With no idea what to expect, Pringue walked nervously up the stairs leading to Amélie’s boudoir. He found her dressed in white from head to toe, surrounded by white furniture. The shutters were closed, blocking the light. The effect was ghostly and disturbing; she looked like a statue. She seemed so otherworldly, in fact, that Pringue was startled when she spoke.
She welcomed him imperiously and kept their conversation formal and distant. When Pringue opened his mouth to pay Amélie a compliment, she raised a finger to her lips in protest and stopped him before he could get any words out. “One must never lie to women, even to please them,” she cautioned. After decades of praise and adoration, Amélie could not bear to hear empty flattery, even if it was well intentioned.
At fifty-one, Amélie existed at the center of a small cluster of companions, consisting primarily of her mother and her daughter; her trusted personal maid, Gabrielle; and on occasion, when he was at Les Chênes, her husband. They made her feel comfortable and secure. When Marie Virginie died in 1910, at age seventy-three, Amélie’s world grew even smaller. Marie Virginie left her jewels, laces and silver, and home furnishings to Louise, and her Parlange plantation property to both Amélie and Louise.
One year later, Louise died suddenly in Paris, only thirty-two years old. Losing both her mother and her daughter within twelve months, Amélie must have been devastated. Marie Virginie had been a faithful companion, dedicating herself to her daughter’s future when she could have made a life for herself. Louise had been indulgent of Amélie too. She overlooked her mother’s inattentions and petty vanities, staying close to her despite her faults. Without Marie Virginie and Louise, Amélie was alone.

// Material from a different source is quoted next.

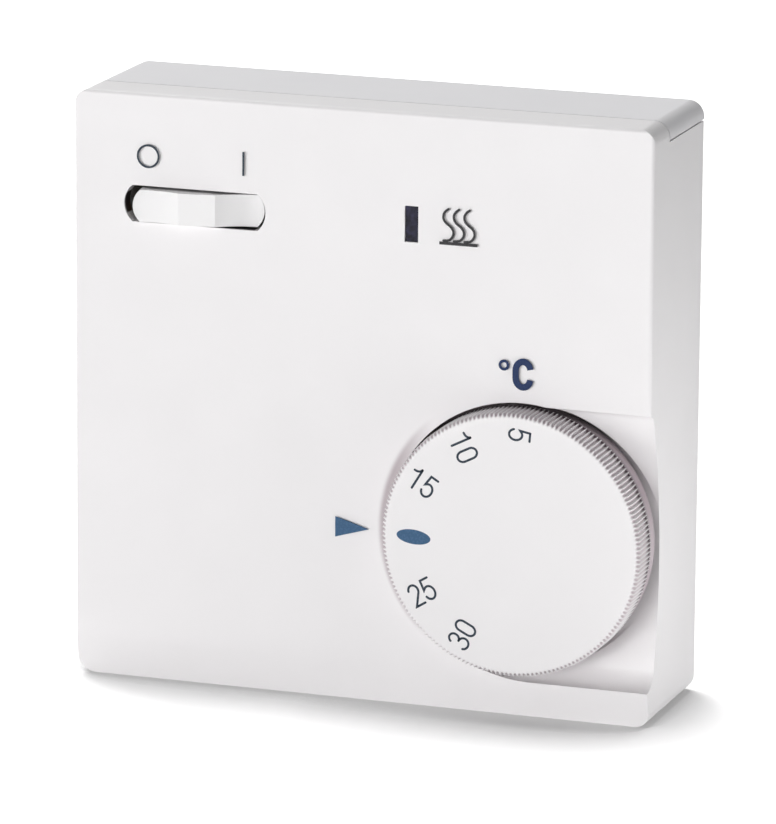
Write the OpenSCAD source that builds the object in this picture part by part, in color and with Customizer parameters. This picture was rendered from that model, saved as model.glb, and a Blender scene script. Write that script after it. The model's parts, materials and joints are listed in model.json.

Amélie rarely emerged from her self-imposed prison, venturing out only under cover of darkness. Late at night, swathed in white veils, she would walk the beach at St.-Malo, remembering the crowds who once gathered to watch her when she was young and beautiful. The beaches were empty now, with no traces of admirers—or detractors. But even if she had run into people during her midnight excursions, they would likely not have known who she was.
On July 25, 1915, Amélie died in Paris. No cause was noted on her death certificate, but it is believed that she had suffered a serious fever. Soon after she died, her body made a last trip from Paris to Paramé. Although she and Pedro were estranged, he allowed her to be buried in the Gautreau family mausoleum, in a cemetery not far from Les Chênes.
Amélie’s will detailed instructions for the distribution of her property. Gabrielle, the faithful maid who stayed with her until the end, was to receive 1,000 francs, a generous amount for a domestic. Amélie left nothing to Pedro. She named two men, Brigadier Amédée Caillaux and Dominique “Henri” Favalelli, as her principal heirs.
Sixty-four-year-old Victor-Amédée Caillaux, who inherited 2,000 francs, listed his residence as the Ministry of Finance in Paris. He gave sworn testimony that he had met Amélie in 1890 and had enjoyed “very friendly relations” with her since then. He said that he saw her every New Year’s, and at other holidays.
Henri Favalelli identified himself as a sixty-year-old tax collector. He testified that he had met Amélie in 1906 and that he saw her yearly in the months of September and October. He had seen her more frequently in the past few years, and he offered to produce letters as proof of their relationship. Favalelli inherited everything Amélie owned, including her three-quarter share of the Avegno tract of Parlange plantation. Pedro held the other quarter, which he had inherited from Louise.
Amélie’s will was a mystery. These two men seemed to have come from nowhere—had Amélie been so alone in her final years that mere acquaintances took the place of loved ones? Her relatives in America had never heard of Favalelli and were shocked by the prospect of having a total stranger in their midst. But Favalelli and Pedro were not sentimental about their legacies. They had no interest in owning land in America and no affection for Parlange plantation. They sold their property in 1918 to Pelican Realty Company and a man named Thomas Madison Baker for $20,000.
Amélie was condemned to live in the shadow of
Madame X.
Like Dorian Gray, she was tyrannized by her own image, driven to new levels of vanity in her endless, and ultimately foolish, pursuit of fame and immortality. Sargent’s portrait compelled her to be painted over and over, by Courtois, Gandara, Sain, Carrier-Belleuse, and others, first in an unsuccessful attempt to obliterate Sargent’s painting, and then in an even more futile attempt to equal it. Both painting and woman were works of art. But
Madame X,
not Amélie, proved the real and enduring masterpiece.
A Man of Prodigious Talent
Sargent returned to London in the fall of 1885 with vivid memories of the summer and renewed faith in himself and his future. He delighted Henry James by announcing his decision to give up his Paris studio and move permanently to London. His studio on the Boulevard Berthier was taken over by Giovanni Boldini, an Italian artist whose career trajectory would unfold as Sargent had once imagined for himself. Boldini became a portraitist in Paris and elsewhere on the continent, sought after by prominent men and women.
Sargent’s family had fallen back into the habit of moving frequently. They wintered in Nice and traveled to Venice, Florence, and other European cities the rest of the year. While Sargent remained in constant touch with his parents and sisters, he lived on his own, planning trips that did not include them.
In London, Sargent moved into a studio on Tite Street, near James, who was ready as always to take charge of his friend’s social life. The Millets and others at Broadway were already talking about the next summer, when the painter would return to finish
Carnation, Lily, Lily, Rose.
Sargent sent lily bulbs to Lucia Millet during the spring so he would be assured of having the right flowers to paint the following summer. It was a practical act that demonstrated how carefully Sargent planned ahead. Whenever possible, he left nothing to chance.